**Exercise details**
Can you copy the lines from the one that contains "Reconstruct the object" through the end of the material below, exactly and with nothing else?
-- START OF Dataset content --
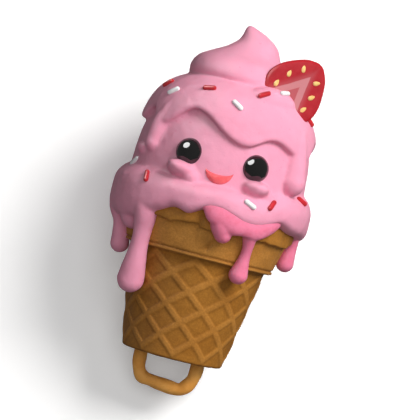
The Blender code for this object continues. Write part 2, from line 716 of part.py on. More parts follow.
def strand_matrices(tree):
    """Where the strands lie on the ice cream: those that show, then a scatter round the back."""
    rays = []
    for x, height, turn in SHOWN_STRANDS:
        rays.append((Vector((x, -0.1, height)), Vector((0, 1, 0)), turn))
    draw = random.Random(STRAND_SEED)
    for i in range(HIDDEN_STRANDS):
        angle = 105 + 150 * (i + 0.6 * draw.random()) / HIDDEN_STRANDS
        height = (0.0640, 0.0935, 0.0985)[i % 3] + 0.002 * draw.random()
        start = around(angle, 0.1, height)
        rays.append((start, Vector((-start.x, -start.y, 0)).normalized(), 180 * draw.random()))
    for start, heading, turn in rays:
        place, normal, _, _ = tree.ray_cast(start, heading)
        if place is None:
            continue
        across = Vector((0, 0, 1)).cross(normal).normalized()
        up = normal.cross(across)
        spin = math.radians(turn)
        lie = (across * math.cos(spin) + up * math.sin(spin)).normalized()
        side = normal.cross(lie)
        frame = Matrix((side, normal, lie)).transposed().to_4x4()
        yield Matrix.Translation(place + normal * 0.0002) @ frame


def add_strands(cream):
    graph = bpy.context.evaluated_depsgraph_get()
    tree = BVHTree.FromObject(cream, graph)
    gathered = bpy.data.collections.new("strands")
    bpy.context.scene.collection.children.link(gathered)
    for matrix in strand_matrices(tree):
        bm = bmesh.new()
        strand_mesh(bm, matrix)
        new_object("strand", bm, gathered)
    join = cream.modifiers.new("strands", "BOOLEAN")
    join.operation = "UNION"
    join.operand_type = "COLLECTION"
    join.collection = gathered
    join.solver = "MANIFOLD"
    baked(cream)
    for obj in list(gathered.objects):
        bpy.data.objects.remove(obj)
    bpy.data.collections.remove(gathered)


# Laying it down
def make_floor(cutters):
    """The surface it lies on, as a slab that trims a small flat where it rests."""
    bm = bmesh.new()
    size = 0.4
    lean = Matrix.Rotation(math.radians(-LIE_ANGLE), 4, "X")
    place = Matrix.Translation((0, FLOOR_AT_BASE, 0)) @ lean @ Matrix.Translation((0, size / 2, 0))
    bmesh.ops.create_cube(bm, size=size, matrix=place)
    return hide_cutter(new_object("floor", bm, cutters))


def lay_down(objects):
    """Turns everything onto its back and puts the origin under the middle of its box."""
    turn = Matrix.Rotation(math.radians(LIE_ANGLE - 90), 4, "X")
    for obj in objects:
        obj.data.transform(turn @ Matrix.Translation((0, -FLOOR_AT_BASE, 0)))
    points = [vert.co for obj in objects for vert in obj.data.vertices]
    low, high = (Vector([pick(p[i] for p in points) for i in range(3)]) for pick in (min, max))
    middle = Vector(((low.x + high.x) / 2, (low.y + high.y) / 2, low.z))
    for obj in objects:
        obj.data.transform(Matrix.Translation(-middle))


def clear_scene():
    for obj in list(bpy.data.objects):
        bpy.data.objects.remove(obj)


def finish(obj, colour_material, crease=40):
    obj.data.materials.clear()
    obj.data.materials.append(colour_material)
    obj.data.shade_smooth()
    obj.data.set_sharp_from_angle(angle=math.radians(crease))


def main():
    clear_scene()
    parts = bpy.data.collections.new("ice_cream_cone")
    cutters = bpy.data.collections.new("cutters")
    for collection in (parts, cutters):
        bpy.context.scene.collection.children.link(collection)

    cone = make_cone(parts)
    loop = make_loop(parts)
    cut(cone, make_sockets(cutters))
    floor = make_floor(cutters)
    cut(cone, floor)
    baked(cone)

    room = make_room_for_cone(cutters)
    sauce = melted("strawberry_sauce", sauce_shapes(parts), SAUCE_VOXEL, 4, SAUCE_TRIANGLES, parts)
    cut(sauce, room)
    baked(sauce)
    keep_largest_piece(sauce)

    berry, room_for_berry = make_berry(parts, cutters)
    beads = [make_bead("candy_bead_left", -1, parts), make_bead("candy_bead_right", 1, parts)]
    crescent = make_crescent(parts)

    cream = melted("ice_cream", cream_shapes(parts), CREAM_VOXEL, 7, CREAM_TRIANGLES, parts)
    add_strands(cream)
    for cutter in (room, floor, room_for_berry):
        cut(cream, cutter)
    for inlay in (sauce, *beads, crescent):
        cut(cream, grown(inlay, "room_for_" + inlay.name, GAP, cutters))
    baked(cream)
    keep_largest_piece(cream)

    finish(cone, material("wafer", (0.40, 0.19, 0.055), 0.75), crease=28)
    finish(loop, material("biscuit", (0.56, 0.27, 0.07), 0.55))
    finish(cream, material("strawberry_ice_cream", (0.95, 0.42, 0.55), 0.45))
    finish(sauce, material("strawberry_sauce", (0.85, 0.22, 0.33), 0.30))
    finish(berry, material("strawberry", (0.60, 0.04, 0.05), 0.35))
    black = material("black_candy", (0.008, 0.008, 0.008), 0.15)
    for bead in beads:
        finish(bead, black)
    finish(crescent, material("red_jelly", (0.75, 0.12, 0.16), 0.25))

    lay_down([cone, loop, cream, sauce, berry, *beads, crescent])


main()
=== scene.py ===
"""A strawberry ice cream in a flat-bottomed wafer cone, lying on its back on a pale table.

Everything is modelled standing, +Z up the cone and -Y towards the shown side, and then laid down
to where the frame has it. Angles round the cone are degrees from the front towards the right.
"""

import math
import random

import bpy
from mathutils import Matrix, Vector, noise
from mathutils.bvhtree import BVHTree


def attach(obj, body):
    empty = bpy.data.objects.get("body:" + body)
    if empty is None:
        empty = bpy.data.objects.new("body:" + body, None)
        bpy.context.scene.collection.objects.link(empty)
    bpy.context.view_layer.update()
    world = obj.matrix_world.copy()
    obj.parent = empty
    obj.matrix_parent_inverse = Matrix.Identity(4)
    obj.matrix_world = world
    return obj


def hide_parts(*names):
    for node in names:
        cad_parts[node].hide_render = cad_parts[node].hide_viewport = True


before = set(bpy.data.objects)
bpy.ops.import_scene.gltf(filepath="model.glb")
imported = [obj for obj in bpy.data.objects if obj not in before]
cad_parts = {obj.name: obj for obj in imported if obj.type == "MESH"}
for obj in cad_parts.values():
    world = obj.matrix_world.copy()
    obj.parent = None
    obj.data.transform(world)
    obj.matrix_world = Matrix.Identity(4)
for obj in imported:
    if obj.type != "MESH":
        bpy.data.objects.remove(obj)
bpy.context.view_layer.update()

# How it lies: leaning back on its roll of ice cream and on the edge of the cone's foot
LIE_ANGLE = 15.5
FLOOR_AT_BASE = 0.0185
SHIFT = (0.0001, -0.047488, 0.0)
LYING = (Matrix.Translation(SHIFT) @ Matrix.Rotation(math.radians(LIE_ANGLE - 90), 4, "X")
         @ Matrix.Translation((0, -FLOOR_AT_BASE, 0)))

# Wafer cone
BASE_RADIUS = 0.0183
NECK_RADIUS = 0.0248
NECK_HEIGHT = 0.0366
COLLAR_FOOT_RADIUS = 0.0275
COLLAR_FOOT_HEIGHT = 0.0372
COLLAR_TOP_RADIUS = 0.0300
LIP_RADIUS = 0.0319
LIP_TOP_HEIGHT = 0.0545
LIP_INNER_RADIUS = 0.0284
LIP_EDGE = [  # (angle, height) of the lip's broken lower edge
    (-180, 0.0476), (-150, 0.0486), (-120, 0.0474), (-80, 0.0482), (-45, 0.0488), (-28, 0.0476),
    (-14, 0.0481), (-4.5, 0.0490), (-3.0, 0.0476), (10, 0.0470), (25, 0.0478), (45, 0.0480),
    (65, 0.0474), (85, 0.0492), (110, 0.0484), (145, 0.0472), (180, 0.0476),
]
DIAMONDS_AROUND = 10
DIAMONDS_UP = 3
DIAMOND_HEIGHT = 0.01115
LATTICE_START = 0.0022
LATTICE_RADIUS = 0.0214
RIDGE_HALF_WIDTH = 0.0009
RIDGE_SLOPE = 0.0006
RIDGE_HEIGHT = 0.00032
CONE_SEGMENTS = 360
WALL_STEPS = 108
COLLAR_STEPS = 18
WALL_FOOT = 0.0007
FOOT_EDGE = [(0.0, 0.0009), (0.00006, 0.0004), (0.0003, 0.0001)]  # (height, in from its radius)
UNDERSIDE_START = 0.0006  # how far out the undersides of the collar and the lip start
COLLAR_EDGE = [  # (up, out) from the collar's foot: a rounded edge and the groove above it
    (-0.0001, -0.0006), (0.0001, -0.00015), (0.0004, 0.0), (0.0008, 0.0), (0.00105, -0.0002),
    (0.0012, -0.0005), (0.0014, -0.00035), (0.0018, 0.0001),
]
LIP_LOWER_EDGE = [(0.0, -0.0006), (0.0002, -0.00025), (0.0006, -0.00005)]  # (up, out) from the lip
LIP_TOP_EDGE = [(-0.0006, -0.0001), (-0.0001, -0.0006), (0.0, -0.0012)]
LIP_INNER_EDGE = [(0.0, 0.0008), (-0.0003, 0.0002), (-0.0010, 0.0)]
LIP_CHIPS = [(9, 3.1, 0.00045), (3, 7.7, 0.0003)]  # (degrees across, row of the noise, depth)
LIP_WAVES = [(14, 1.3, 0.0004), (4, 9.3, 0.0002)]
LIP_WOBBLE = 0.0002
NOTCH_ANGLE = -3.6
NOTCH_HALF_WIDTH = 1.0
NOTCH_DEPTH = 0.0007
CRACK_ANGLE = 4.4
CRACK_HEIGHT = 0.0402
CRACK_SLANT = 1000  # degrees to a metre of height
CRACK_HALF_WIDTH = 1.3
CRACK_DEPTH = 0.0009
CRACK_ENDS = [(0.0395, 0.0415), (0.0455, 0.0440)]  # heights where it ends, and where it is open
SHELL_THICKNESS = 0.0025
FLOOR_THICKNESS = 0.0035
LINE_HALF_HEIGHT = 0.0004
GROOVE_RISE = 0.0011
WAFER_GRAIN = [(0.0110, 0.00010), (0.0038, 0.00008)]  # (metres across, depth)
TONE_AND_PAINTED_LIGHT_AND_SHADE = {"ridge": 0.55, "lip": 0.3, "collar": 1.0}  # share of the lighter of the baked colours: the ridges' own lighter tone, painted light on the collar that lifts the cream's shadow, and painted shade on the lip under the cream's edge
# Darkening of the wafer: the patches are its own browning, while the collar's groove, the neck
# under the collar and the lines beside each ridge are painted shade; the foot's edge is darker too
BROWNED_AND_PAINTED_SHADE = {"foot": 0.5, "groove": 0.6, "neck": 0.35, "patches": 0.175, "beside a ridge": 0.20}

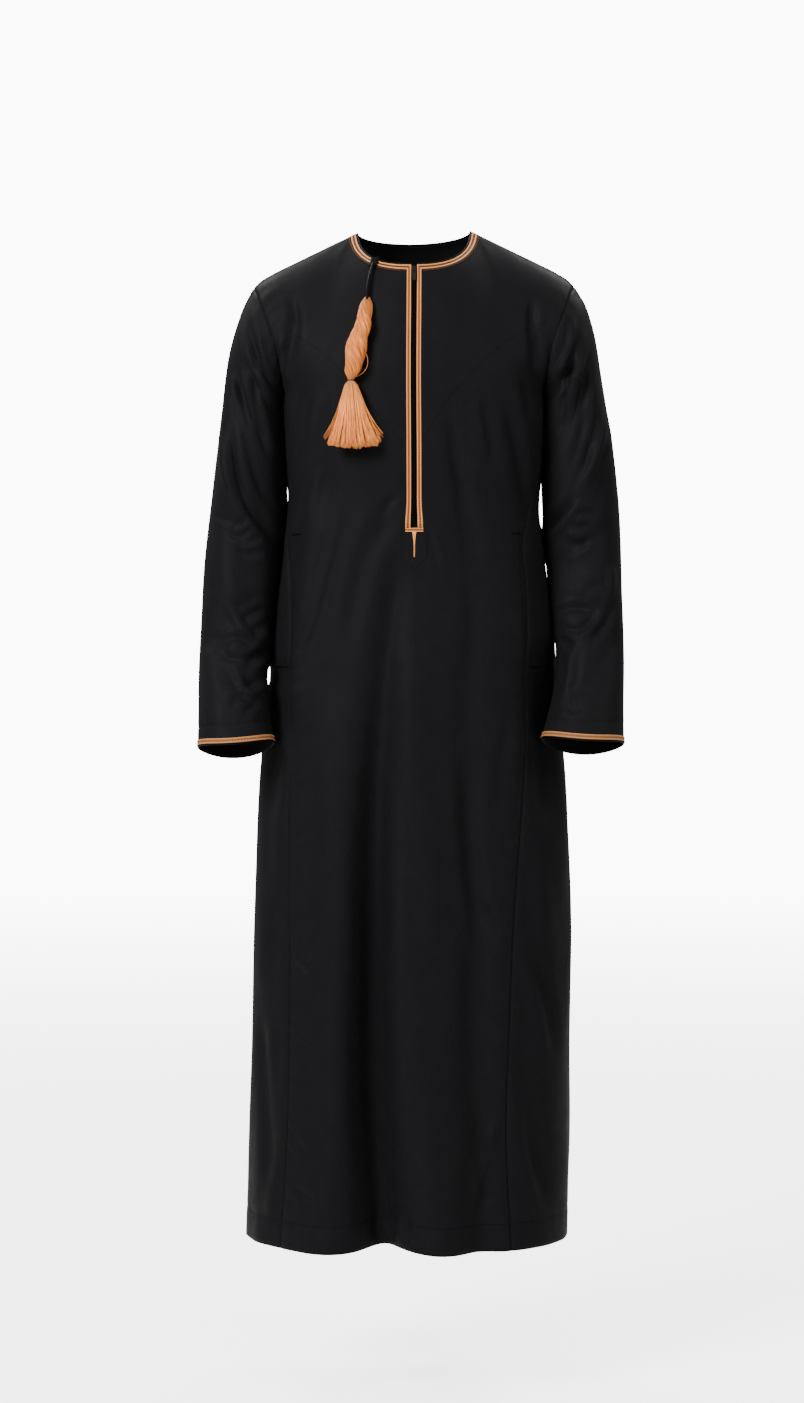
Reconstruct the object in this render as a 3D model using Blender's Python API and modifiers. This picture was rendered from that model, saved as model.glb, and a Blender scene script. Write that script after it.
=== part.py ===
-- END OF Dataset content --
**Solution for this exercise**
Reconstruct the object in this render as a 3D model using Blender's Python API and modifiers. This picture was rendered from that model, saved as model.glb, and a Blender scene script. Write that script after it.
=== part.py ===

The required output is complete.